No one can read the result of his observations without better and
clearer perceptions of the structure of out governments, of the great
pillars on which they rest, and of the dangers to which they are
exposed: nor without a more profound and more intelligent admiration of
the harmony and beauty of their formation, and of the safeguards
provided for preserving and transmitting them to a distant posterity.

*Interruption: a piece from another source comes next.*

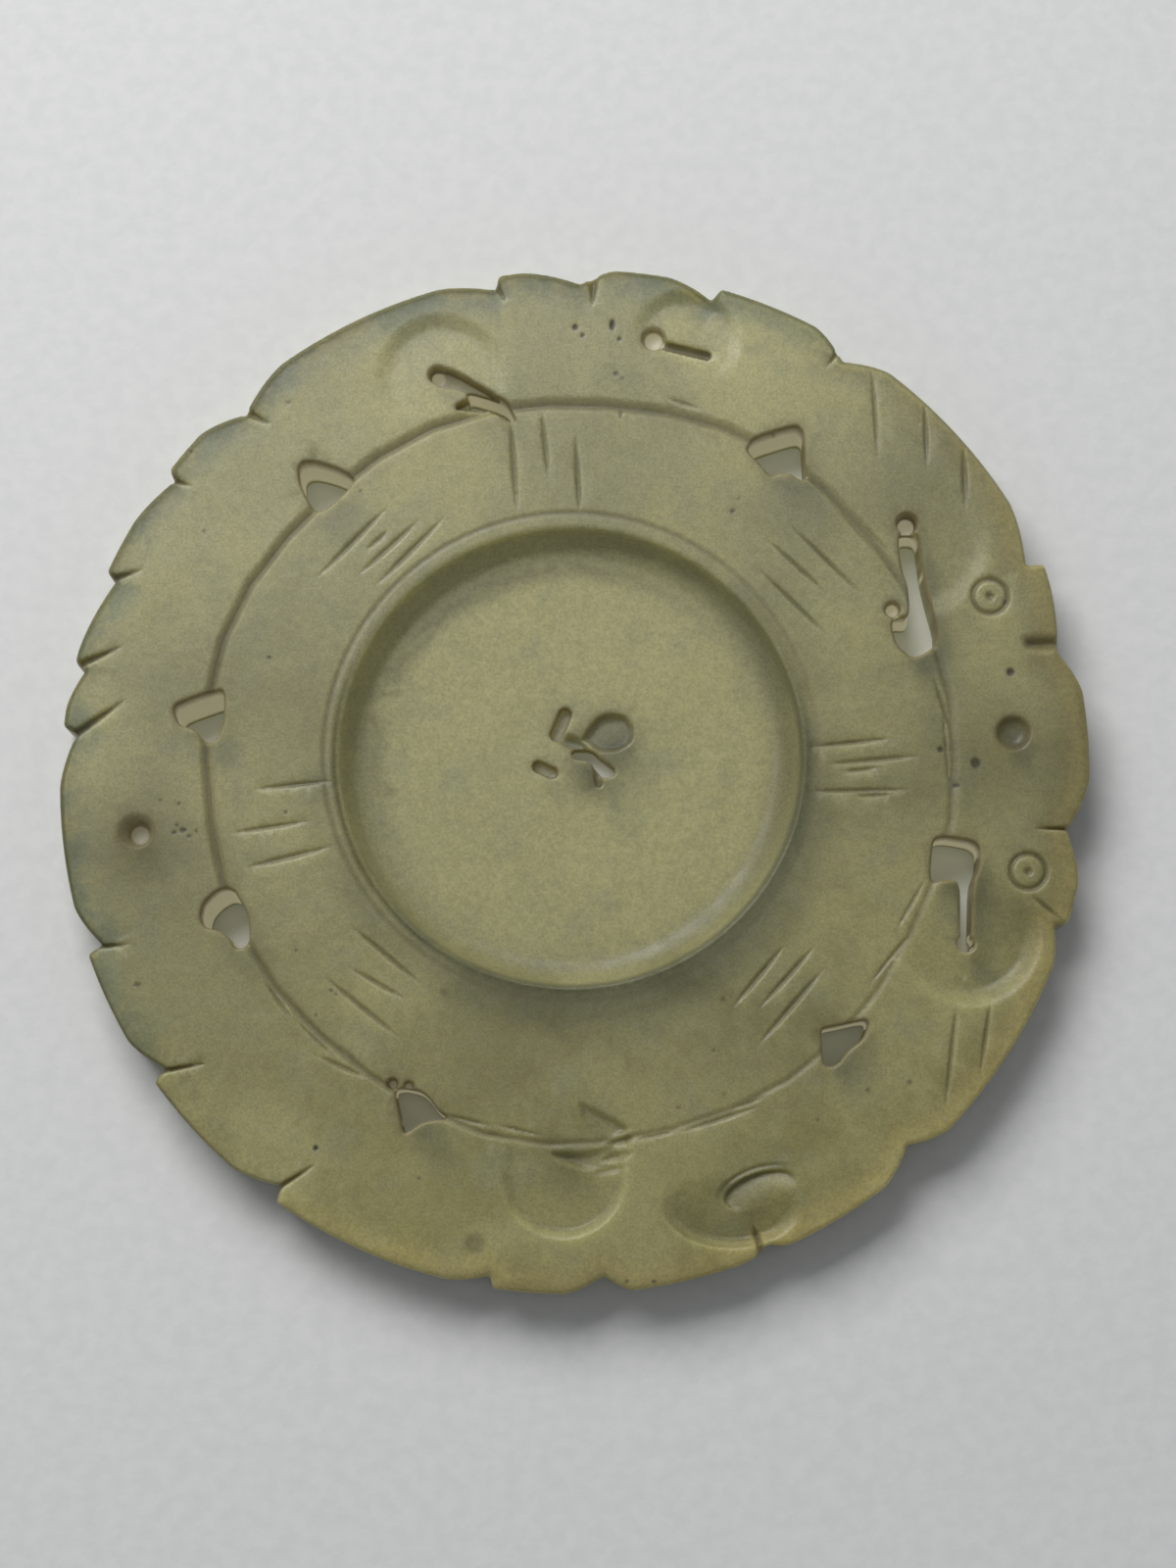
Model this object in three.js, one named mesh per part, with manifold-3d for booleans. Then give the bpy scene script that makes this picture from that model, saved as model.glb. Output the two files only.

The more that general and indefinite notions of our own liberty,
greatness, happiness, &c., are made to give place to precise and
accurate knowledge of the true merits of our institutions, the peculiar
objects they are calculated to attain or promote, and the means provided
for that purpose, the better will every citizen be enabled to discharge
his great political duty of guarding those means against the approach of
corruption, and of sustaining them against the violence of party
commotions. No foreigner has ever exhibited such a deep, clear, and
correct insight of the machinery of our complicated systems of federal
and state governments. The most intelligent Europeans are confounded
with our _imperium in imperio_; and their constant wonder is, that these
systems are not continually jostling each other. M. DE TOCQUEVILLE has
clearly perceived, and traced correctly and distinctly, the orbits in
which they move, and has described, or rather defined, our federal
government, with an accurate precision, unsurpassed even by an American
pen. There is no citizen of this country who will not derive instruction
from our author's account of our national government, or, at least, who
will not find his own ideas systematised, and rendered more fixed and
precise, by the perusal of that account.